Fernando Cafasso

Personal information
- Full name: Fernando Andrés Cafasso
- Date of birth: February 9, 1983 (age 42)
- Place of birth: Jacinto Aráuz, Argentina
- Height: 1.79 m (5 ft 10 in)
- Position(s): Midfielder

Team information
- Current team: Tiro Federal

Youth career
- 1998–2003: River Plate

Senior career*
- Years: Team / Apps / (Gls)
- 2003–2004: Newell's Old Boys / 3 / (0)
- 2004–2005: Atlético Tucumán / 23 / (1)
- 2005–2006: Tiro Federal / 26 / (0)
- 2006–2008: Aldosivi / 43 / (3)
- 2008: Guaraní / 23 / (4)
- 2009: Treviso / 10 / (1)
- 2009–2010: Ionikos / 7 / (1)
- 2010–2011: Guaraní / 8 / (1)
- 2011–2013: Gloria Bistrița / 41 / (3)
- 2013–2017: Tiro Federal / 97 / (9)
- Total:  / 281 / (23)

= Fernando Cafasso =

Argentine footballer

Fernando Andrés Cafasso (born 9 February 1983, in Jacinto Aráuz) is an Argentine former footballer, who played as a midfielder.

==Career==

===Early career===
Cafasso began his football at River Plate. Because he was not playing enough, he switched teams multiple times.
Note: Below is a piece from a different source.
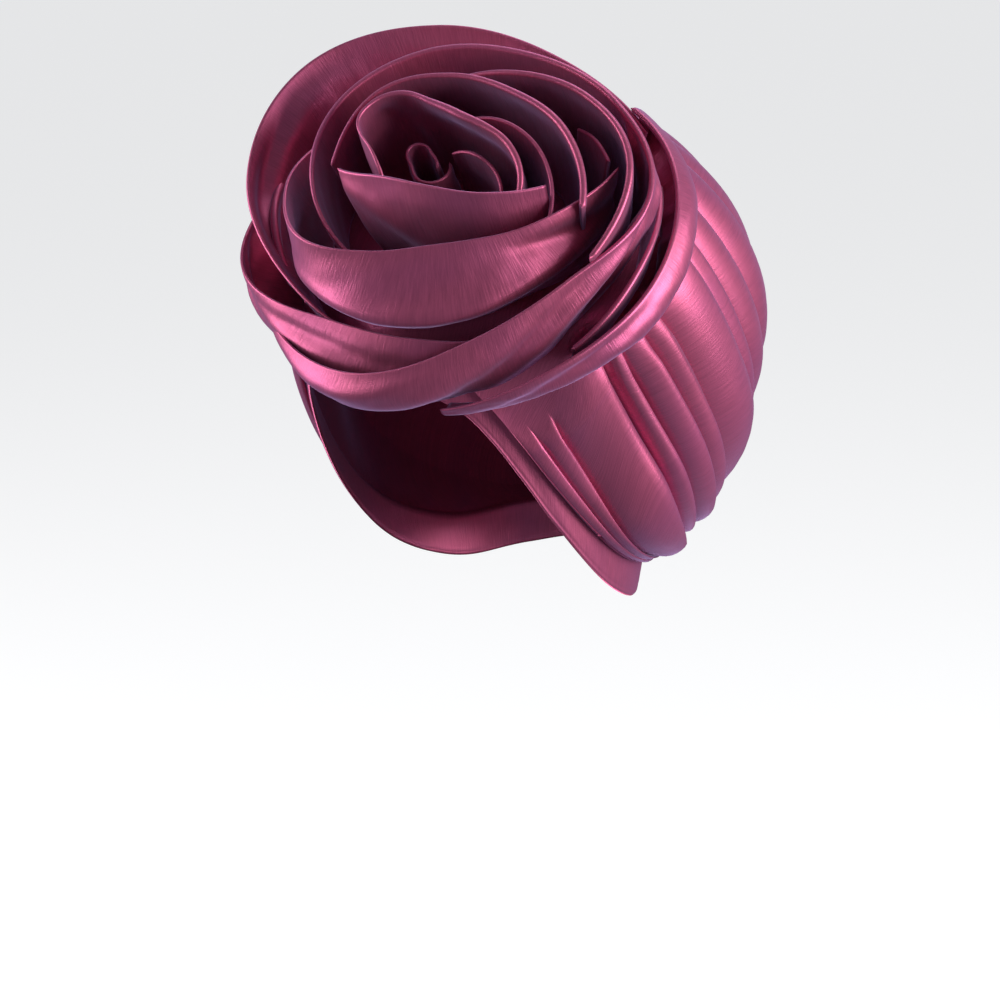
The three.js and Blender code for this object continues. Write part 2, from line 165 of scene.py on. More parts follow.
# The wraps, inner ones first: name, middle, from, to, rim, lift, lean, belly, skew, roll.
# Rim is the radius along the wrap, lift the rim's height, lean how far out the foot stands from
# the rim, belly how far the face bulges, skew the turn of the foot, and roll the soft rim's thickness.
WRAPS = (
    ("rosette_bud", (-15, 8), -25, 380, (6, 4.5, 9.5, 6.5, 13, 10),
     (31, 34, 35, 34, 33, 28), (0,), (0,), (0,), (2.2,)),
    ("rosette_core_fold", (0, 0), 106, -22, (12, 13, 25),
     (34, 38, 32), (3, 2, -4), (0,), (0,), (3.0,)),
    ("rosette_heart_fold", (0, 0), 95, -24, (28, 31, 40, 52),
     (36, 42, 40, 34), (-4, -4, -8, -14), (0,), (0,), (3.2,)),
    ("rosette_heart_petal", (-10, 0), 217, -22, (21, 21, 25, 36, 38, 35, 28, 25, 25, 29, 36, 42, 45),
     (40, 50, 52, 51, 50, 46, 36), (3, 0, -6, -2, 0, -4, -8), (0, 2, 0), (0,),
     (2.6, 2.6, 3, 5.5, 6, 5.5, 4)),
    ("rosette_front_petal", (-3, 35), 220, 318, (62, 54, 54, 60, 65),
     (42, 50, 52, 50, 42), (0, 6, 10, 6, 0), (2, 5, 2), (26, -8), (2.2,)),
    ("rosette_upper_petal", (0, 0), 178, -15, (57, 55, 47, 44, 52, 64),
     (34, 44, 46, 46, 44, 38), (-8, -6, -4, -4, -8, -14), (0, 3, 2), (0,),
     (2.6, 3, 4, 5, 5.5, 5)),
    ("rosette_inner_ridge", (0, 0), 34, 10, (59, 64, 69),
     (28, 33, 33), (-8, -10, -12), (0,), (0,), (3,)),
    ("rosette_front_band", (0, 0), 160, 368, (80, 77, 73, 55, 43, 41, 45, 56, 73),
     (14, 31, 38, 40, 40, 40, 38, 37, 32), (-10, -10, -8, -2, 3, 3, 0, -4, -12),
     (0, 2, 8, 20, 24, 20, 15, 9, 0), (0,), (2.4, 2.4, 2.2, 2.2, 2.6)),
    ("rosette_upper_outer_fold", (0, 0), 105, -28, (51, 55, 68, 79, 76),
     (36, 42, 40, 38, 28), (-5, -5, -10, -14, -12), (1, 3, 2), (0,), (3.5, 4.5, 5, 5, 4)),
    ("rosette_left_fold", (0, 0), 158, 205, (98, 91, 84),
     (-4, 5, -2), (-15, -10, -8), (3,), (0,), (6,)),
    ("rosette_spiral_wrap", (0, 0), 225, -150, (54, 65, 74, 76, 75, 80, 87, 74, 76, 94, 99),
     (20, 29, 32, 32, 30, 28, 26, 24, 16, 5, -8),
     (-4, -6, -12, -16, -17, -18, -20, -8, -2, -10, -16),
     (0, 0, 0, 0, 2, 4, 4, 5, 10, 12, 6), (0,),
     (2.4, 3.4, 4.2, 4.6, 4.6, 5, 4, 2.8, 2.4, 2.2, 2.2)),
    ("rosette_lower_left_wrap", (0, 0), 172, 290, (105, 103, 80, 72, 71),
     (-12, 3, 9, 11, 8), (-20, -19, 0, 4, 2), (3, 9, 14, 10, 5), (0,), (2.4,)),
    ("rosette_pocket_ridge", (0, 0), 16, -47, (87, 88, 88),
     (2, 8, 0), (-12, -12, -12), (2,), (0,), (4,)),
    ("rosette_right_wrap", (0, 0), 48, -88, (92, 94, 95, 93, 91),
     (-2, 4, 4, 1, -14), (-9, -11, -12, -10, -9), (8, 11, 9, 5, 3), (0,), (4, 4.5, 4, 3, 2.2)),
    ("rosette_back_petal", (0, 0), 40, 245, (92, 93, 103, 112, 103, 84, 73),
     (-8, 6, 16, 20, 16, 6, 0), (-12, -12, -20, -28, -21, -8, 0),
     (2, 0, -3, -4, -2, 0, 2), (0,), (2.6,)),
)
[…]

He seemed to have finally found his place at Guaraní, but decided to move to Italy short after he signed for them.

===Italy / Greece===
Treviso was the first European team Caffaso played for. He then opted to move to Greece, at Ionikos, but did not earn a lot of matches here as well.

===Gloria Bistrița===
Before moving to Gloria, he had another failed spell at Guaraní. In Romania, Cafasso established himself as a key player very quickly. In spite of Gloria's relegation to Liga II, he chose not to leave the club and contributed to Gloria's promotion the following season. As of the 2012–13 season, he was chosen to be Gloria's captain by coach Nicolae Manea, thus becoming the first foreign captain in the club's history. He was released from Gloria in January 2013 when the club was put under administration.